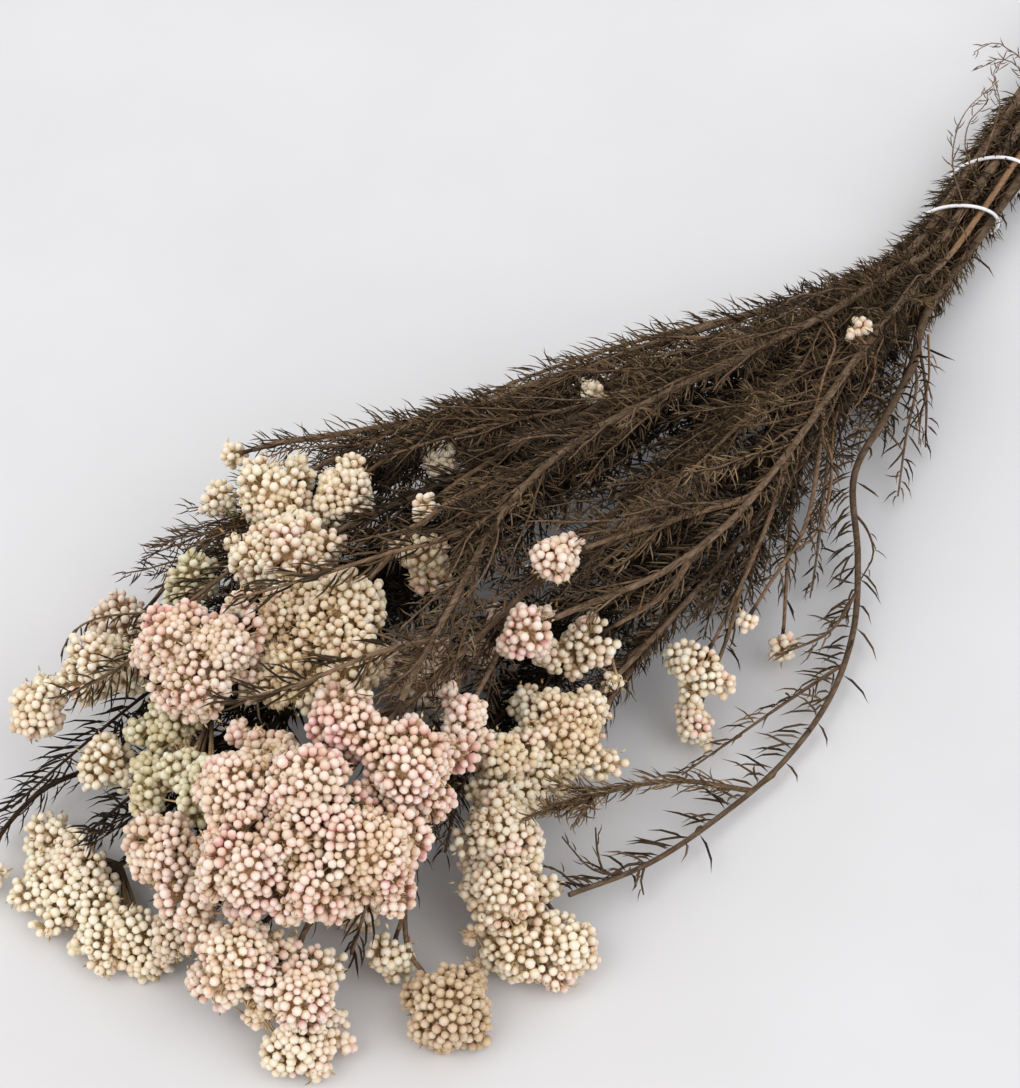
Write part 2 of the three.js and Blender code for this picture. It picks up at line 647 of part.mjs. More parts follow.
// A leafy stem is a tube with two close rings at each node. Between them, two of the faces
// are drawn out into needles, and the rows that they stand in move on from node to node.
function leafyTube(strand, sides, phase) {
  const { points, radius } = strand;
  const last = points.length - 1;
  const corners = [];
  const faces = [];
  let side = null;
  let previous = null;
  const addRing = (centre, tangent, size) => {
    side = side || new THREE.Vector3().crossVectors(tangent, Math.abs(tangent.z) < 0.9 ? UP : along);
    side = side.clone().addScaledVector(tangent, -side.dot(tangent)).normalize();
    const first = corners.length;
    corners.push(...ring(centre, tangent, side, size, sides));
    if (previous !== null) {
      for (let k = 0; k < sides; k += 1) {
        const next = (k + 1) % sides;
        faces.push([previous + k, previous + next, first + next], [previous + k, first + next, first + k]);
      }
    }
    previous = first;
  };
  points.forEach((point, i) => {
    const tangent = points[Math.min(i + 1, last)].clone().sub(points[Math.max(i - 1, 0)]).normalize();
    if (i === 0 || i === last || point.x > NEEDLE_BARE_X) {
      addRing(point, tangent, radius[i]);
      return;
    }
    addRing(point.clone().addScaledVector(tangent, -NEEDLE_BASE / 2), tangent, radius[i]);
    addRing(point.clone().addScaledVector(tangent, NEEDLE_BASE / 2), tangent, radius[i]);
    const band = faces.length - 2 * sides;
    for (const row of [i, i + 2]) {
      const k = (row + phase) % sides;
      const face = band + 2 * k;
      const tip = needleTip(strand, i, tangent, side, (2 * Math.PI * (k + 0.5)) / sides, phase);
      if (tip) {
        const [a, b, c] = faces[face];
        corners.push(tip);
        const t = corners.length - 1;
        faces[face] = [a, b, t];
        faces.push([b, c, t], [c, a, t]);
      }
    }
  });
  for (let k = 1; k < sides - 1; k += 1) faces.push([0, k + 1, k]);
  if (strand.head) {
    for (let k = 1; k < sides - 1; k += 1) faces.push([previous, previous + k, previous + k + 1]);
  } else {
    const onward = points[last].clone().sub(points[last - 1]).setLength(TIP_NEEDLE);
    corners.push(points[last].clone().add(onward));
    for (let k = 0; k < sides; k += 1) {
      faces.push([previous + k, previous + (k + 1) % sides, corners.length - 1]);
    }
  }
  return solid(meshOf(corners, faces));
}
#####
OBJECTIVE:
Write out the data exactly as it stands.

FULL OUTPUT:
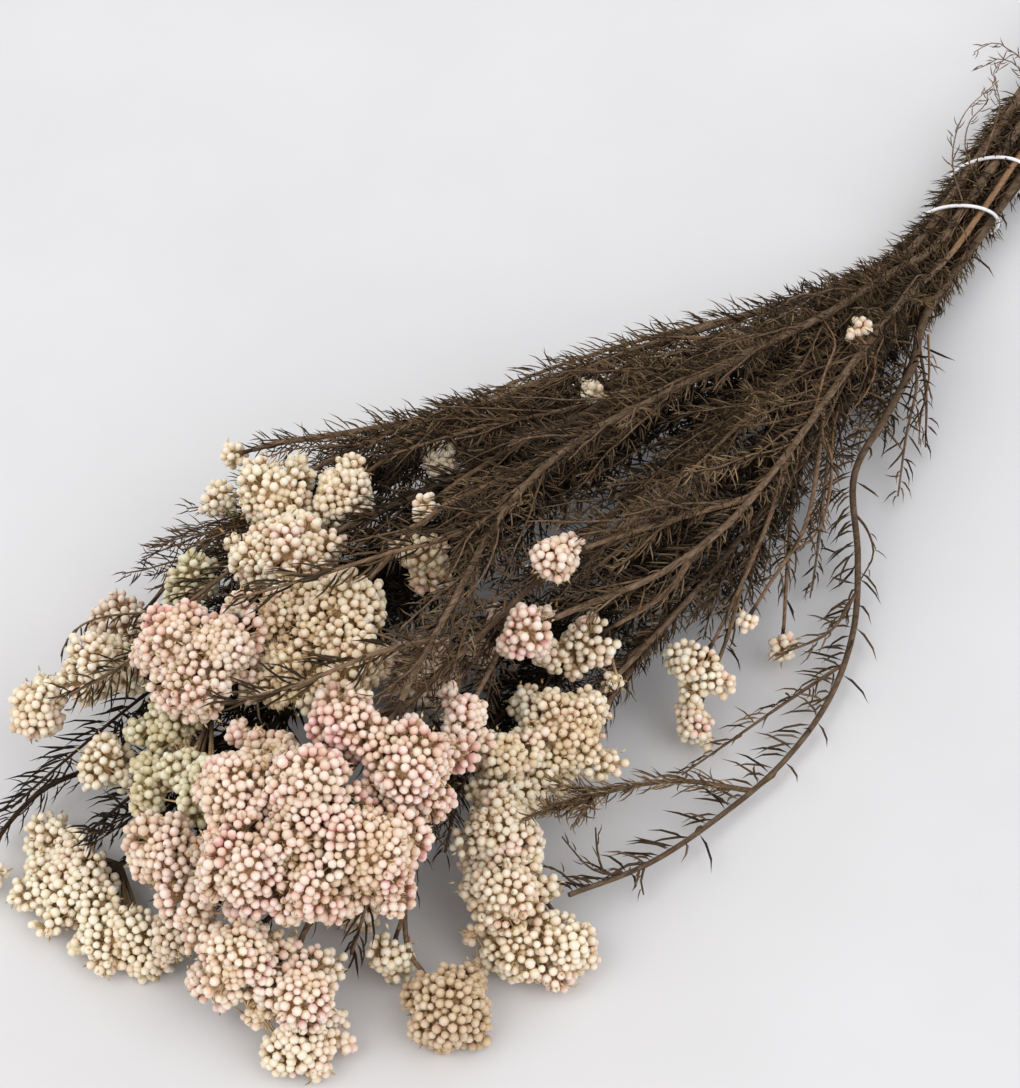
Write part 2 of the three.js and Blender code for this picture. It picks up at line 647 of part.mjs. More parts follow.
// A leafy stem is a tube with two close rings at each node. Between them, two of the faces
// are drawn out into needles, and the rows that they stand in move on from node to node.
function leafyTube(strand, sides, phase) {
  const { points, radius } = strand;
  const last = points.length - 1;
  const corners = [];
  const faces = [];
  let side = null;
  let previous = null;
  const addRing = (centre, tangent, size) => {
    side = side || new THREE.Vector3().crossVectors(tangent, Math.abs(tangent.z) < 0.9 ? UP : along);
    side = side.clone().addScaledVector(tangent, -side.dot(tangent)).normalize();
    const first = corners.length;
    corners.push(...ring(centre, tangent, side, size, sides));
    if (previous !== null) {
      for (let k = 0; k < sides; k += 1) {
        const next = (k + 1) % sides;
        faces.push([previous + k, previous + next, first + next], [previous + k, first + next, first + k]);
      }
    }
    previous = first;
  };
  points.forEach((point, i) => {
    const tangent = points[Math.min(i + 1, last)].clone().sub(points[Math.max(i - 1, 0)]).normalize();
    if (i === 0 || i === last || point.x > NEEDLE_BARE_X) {
      addRing(point, tangent, radius[i]);
      return;
    }
    addRing(point.clone().addScaledVector(tangent, -NEEDLE_BASE / 2), tangent, radius[i]);
    addRing(point.clone().addScaledVector(tangent, NEEDLE_BASE / 2), tangent, radius[i]);
    const band = faces.length - 2 * sides;
    for (const row of [i, i + 2]) {
      const k = (row + phase) % sides;
      const face = band + 2 * k;
      const tip = needleTip(strand, i, tangent, side, (2 * Math.PI * (k + 0.5)) / sides, phase);
      if (tip) {
        const [a, b, c] = faces[face];
        corners.push(tip);
        const t = corners.length - 1;
        faces[face] = [a, b, t];
        faces.push([b, c, t], [c, a, t]);
      }
    }
  });
  for (let k = 1; k < sides - 1; k += 1) faces.push([0, k + 1, k]);
  if (strand.head) {
    for (let k = 1; k < sides - 1; k += 1) faces.push([previous, previous + k, previous + k + 1]);
  } else {
    const onward = points[last].clone().sub(points[last - 1]).setLength(TIP_NEEDLE);
    corners.push(points[last].clone().add(onward));
    for (let k = 0; k < sides; k += 1) {
      faces.push([previous + k, previous + (k + 1) % sides, corners.length - 1]);
    }
  }
  return solid(meshOf(corners, faces));
}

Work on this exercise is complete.